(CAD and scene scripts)
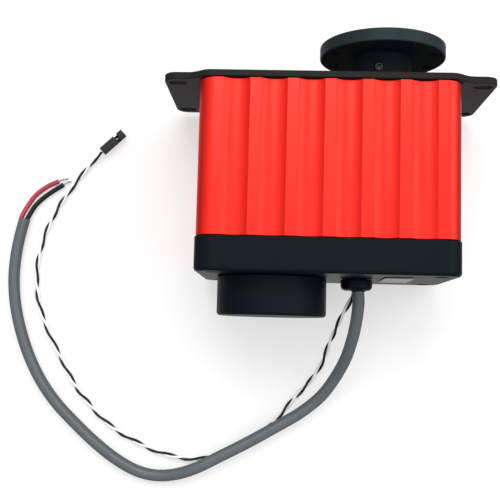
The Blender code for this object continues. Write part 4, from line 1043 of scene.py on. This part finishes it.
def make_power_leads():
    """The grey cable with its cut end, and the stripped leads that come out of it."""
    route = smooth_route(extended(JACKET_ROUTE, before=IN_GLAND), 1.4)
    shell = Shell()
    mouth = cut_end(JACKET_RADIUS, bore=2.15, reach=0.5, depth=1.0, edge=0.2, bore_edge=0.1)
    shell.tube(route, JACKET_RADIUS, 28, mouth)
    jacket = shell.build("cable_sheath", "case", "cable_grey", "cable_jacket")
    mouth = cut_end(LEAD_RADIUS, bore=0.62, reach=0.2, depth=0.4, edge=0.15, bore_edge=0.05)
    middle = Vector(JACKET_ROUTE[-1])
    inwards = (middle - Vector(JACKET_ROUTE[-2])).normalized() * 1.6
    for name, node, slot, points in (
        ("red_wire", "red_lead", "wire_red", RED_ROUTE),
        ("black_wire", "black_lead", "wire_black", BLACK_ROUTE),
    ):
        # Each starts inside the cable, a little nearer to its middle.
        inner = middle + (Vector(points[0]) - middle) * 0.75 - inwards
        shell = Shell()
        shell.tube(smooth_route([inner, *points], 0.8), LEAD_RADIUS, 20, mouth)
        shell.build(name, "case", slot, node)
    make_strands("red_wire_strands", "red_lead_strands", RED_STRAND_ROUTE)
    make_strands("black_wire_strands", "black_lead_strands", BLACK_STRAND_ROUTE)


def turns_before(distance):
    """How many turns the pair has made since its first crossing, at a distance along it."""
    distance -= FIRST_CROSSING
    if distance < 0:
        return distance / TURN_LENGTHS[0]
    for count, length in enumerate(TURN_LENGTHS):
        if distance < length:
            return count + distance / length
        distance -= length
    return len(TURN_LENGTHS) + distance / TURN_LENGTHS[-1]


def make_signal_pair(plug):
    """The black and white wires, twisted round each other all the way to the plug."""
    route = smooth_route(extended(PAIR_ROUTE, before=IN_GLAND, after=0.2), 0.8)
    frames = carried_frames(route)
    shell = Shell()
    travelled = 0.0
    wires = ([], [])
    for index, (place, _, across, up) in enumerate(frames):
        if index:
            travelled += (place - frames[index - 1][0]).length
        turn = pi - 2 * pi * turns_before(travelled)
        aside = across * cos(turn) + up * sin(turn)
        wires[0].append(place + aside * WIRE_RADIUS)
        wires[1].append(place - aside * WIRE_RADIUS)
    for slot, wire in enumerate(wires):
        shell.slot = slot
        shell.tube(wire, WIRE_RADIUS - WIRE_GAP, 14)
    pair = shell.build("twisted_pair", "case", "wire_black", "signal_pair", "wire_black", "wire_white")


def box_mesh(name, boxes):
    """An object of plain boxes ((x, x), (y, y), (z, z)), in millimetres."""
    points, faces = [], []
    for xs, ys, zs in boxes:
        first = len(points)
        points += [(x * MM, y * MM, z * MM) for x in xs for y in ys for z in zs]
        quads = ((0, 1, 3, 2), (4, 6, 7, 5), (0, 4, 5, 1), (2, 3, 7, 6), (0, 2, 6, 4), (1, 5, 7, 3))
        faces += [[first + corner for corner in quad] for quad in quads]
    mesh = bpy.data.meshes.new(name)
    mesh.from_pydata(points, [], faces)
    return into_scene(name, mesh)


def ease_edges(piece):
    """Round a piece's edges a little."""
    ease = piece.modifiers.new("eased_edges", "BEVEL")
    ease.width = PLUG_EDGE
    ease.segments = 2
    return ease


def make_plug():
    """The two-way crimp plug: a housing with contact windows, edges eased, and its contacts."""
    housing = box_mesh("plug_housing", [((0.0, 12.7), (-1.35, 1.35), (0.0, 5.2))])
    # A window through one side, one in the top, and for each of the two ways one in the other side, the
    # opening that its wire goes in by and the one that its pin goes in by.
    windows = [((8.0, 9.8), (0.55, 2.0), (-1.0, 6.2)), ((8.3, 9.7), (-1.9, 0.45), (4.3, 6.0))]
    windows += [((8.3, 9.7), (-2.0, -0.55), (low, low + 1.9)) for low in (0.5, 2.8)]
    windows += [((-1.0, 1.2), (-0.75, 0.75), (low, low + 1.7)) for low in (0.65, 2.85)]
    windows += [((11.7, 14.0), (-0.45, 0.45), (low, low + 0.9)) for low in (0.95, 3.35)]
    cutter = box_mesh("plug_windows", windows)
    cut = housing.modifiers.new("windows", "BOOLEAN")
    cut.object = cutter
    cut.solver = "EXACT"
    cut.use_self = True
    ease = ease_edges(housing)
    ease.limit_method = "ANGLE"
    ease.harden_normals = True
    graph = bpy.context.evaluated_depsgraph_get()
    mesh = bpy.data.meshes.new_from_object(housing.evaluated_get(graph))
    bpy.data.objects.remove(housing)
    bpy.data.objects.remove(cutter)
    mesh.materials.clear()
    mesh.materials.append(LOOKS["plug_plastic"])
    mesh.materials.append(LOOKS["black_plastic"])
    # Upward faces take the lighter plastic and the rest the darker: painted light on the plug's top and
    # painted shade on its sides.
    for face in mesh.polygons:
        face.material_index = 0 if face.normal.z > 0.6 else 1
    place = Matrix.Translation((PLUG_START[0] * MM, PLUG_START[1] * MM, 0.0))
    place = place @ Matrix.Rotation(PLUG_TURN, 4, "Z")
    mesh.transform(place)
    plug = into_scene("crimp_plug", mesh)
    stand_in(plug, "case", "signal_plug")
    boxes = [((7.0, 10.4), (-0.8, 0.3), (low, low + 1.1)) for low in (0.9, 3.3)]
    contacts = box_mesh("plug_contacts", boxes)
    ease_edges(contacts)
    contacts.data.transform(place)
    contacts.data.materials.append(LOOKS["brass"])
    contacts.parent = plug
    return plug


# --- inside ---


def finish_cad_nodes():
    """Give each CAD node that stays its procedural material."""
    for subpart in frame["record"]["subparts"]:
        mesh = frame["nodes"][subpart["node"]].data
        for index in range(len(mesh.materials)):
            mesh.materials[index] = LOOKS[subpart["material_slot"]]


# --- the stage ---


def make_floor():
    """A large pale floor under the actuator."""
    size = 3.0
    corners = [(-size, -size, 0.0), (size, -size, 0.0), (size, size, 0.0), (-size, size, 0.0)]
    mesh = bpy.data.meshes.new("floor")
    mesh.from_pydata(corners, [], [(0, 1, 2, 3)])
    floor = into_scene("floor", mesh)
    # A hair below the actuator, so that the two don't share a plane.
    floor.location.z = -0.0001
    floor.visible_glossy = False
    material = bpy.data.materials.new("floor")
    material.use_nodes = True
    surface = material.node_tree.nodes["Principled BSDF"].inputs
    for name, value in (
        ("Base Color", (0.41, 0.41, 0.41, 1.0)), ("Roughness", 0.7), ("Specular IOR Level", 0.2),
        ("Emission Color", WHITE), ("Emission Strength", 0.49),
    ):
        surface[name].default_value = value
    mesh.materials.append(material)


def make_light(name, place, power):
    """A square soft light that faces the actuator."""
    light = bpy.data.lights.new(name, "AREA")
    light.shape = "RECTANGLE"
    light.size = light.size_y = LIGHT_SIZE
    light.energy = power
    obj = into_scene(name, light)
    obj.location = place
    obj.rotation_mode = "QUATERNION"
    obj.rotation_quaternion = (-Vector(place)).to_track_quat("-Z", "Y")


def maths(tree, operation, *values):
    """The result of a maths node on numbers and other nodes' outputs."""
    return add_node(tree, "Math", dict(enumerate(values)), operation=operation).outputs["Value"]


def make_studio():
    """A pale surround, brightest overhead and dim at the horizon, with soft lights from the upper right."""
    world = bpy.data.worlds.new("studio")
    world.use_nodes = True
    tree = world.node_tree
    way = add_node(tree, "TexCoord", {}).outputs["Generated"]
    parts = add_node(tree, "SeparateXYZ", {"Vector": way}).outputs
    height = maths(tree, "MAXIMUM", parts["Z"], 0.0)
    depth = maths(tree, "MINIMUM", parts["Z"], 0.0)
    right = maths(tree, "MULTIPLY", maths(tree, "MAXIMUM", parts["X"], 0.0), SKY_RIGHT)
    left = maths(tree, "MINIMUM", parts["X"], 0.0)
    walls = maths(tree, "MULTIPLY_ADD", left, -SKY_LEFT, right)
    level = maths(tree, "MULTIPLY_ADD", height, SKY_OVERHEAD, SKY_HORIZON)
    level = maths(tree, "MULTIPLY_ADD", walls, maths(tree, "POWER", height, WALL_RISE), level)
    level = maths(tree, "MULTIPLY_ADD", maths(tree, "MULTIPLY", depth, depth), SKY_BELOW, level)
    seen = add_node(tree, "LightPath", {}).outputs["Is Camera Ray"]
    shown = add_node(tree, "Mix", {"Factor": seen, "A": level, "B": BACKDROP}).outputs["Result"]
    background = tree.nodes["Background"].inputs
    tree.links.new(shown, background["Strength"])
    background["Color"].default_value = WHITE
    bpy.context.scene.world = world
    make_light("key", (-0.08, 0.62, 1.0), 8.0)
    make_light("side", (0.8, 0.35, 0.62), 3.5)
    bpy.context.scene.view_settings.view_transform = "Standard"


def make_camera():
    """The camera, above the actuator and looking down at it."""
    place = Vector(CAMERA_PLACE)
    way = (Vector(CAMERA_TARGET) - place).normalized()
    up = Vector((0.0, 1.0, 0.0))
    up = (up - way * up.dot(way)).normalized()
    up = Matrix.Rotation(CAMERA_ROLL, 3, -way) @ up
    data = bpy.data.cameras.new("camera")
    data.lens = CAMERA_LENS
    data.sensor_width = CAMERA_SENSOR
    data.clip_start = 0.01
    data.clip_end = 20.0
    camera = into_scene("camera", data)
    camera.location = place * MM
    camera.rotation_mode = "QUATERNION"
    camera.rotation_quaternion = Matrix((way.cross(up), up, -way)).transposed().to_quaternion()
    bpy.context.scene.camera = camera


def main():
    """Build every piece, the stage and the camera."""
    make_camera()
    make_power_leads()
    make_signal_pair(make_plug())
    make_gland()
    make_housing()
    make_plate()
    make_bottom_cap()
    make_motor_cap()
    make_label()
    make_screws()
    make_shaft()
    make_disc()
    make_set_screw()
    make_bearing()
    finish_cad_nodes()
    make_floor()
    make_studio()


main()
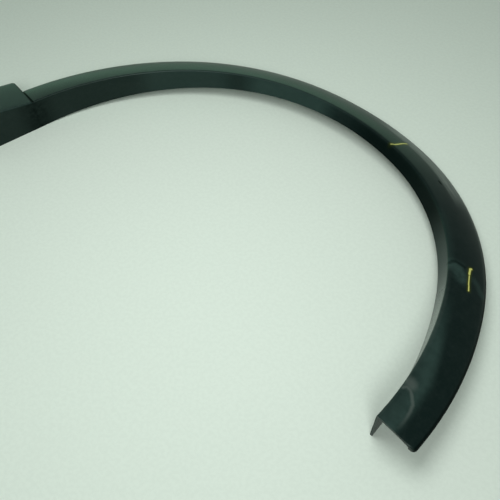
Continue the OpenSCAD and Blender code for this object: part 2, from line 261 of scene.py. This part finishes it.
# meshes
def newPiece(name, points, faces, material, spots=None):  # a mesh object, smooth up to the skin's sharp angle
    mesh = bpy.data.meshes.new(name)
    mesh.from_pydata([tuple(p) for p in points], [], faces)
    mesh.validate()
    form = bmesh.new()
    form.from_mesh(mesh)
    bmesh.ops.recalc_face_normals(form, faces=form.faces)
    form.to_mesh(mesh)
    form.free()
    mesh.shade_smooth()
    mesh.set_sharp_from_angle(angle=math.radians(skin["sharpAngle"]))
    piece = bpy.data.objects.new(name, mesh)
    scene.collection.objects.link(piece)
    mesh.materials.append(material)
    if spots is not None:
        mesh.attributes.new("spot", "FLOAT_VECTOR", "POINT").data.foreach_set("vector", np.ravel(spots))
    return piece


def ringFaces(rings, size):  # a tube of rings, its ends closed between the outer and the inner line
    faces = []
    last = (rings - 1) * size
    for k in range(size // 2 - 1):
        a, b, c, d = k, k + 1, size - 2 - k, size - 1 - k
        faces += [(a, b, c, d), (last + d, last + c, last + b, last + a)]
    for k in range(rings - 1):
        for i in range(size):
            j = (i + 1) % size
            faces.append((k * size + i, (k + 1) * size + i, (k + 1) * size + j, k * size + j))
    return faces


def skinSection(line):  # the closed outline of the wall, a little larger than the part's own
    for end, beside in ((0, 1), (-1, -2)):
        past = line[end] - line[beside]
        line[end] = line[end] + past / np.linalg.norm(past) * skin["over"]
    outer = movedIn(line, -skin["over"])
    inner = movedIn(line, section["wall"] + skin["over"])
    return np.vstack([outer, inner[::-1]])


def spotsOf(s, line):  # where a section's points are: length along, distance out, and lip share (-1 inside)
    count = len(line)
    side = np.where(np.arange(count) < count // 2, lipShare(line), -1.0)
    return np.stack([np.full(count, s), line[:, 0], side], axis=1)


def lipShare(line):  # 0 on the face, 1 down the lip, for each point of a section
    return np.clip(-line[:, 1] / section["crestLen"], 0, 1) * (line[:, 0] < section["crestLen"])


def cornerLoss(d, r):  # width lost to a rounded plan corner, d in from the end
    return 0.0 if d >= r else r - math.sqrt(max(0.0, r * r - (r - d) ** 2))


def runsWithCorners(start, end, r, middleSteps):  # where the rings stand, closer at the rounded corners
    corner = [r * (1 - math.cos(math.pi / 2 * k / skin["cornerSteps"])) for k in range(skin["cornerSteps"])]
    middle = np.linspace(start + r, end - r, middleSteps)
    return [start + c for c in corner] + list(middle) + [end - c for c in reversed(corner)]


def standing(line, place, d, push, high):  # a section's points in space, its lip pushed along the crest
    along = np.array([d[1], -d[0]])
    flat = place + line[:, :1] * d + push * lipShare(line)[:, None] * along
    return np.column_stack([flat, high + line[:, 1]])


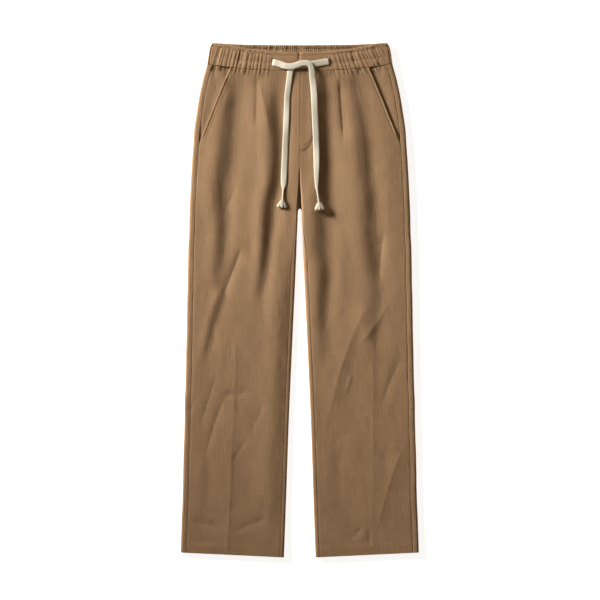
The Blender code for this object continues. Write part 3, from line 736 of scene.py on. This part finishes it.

• Short exercise: From the records above, quote only the lines running from the line with "Continue the OpenSCAD" to the line with "return faces", both lines included.

• Answer to this exercise:
Continue the OpenSCAD and Blender code for this object: part 2, from line 261 of scene.py. This part finishes it.
# meshes
def newPiece(name, points, faces, material, spots=None):  # a mesh object, smooth up to the skin's sharp angle
    mesh = bpy.data.meshes.new(name)
    mesh.from_pydata([tuple(p) for p in points], [], faces)
    mesh.validate()
    form = bmesh.new()
    form.from_mesh(mesh)
    bmesh.ops.recalc_face_normals(form, faces=form.faces)
    form.to_mesh(mesh)
    form.free()
    mesh.shade_smooth()
    mesh.set_sharp_from_angle(angle=math.radians(skin["sharpAngle"]))
    piece = bpy.data.objects.new(name, mesh)
    scene.collection.objects.link(piece)
    mesh.materials.append(material)
    if spots is not None:
        mesh.attributes.new("spot", "FLOAT_VECTOR", "POINT").data.foreach_set("vector", np.ravel(spots))
    return piece


def ringFaces(rings, size):  # a tube of rings, its ends closed between the outer and the inner line
    faces = []
    last = (rings - 1) * size
    for k in range(size // 2 - 1):
        a, b, c, d = k, k + 1, size - 2 - k, size - 1 - k
        faces += [(a, b, c, d), (last + d, last + c, last + b, last + a)]
    for k in range(rings - 1):
        for i in range(size):
            j = (i + 1) % size
            faces.append((k * size + i, (k + 1) * size + i, (k + 1) * size + j, k * size + j))
    return faces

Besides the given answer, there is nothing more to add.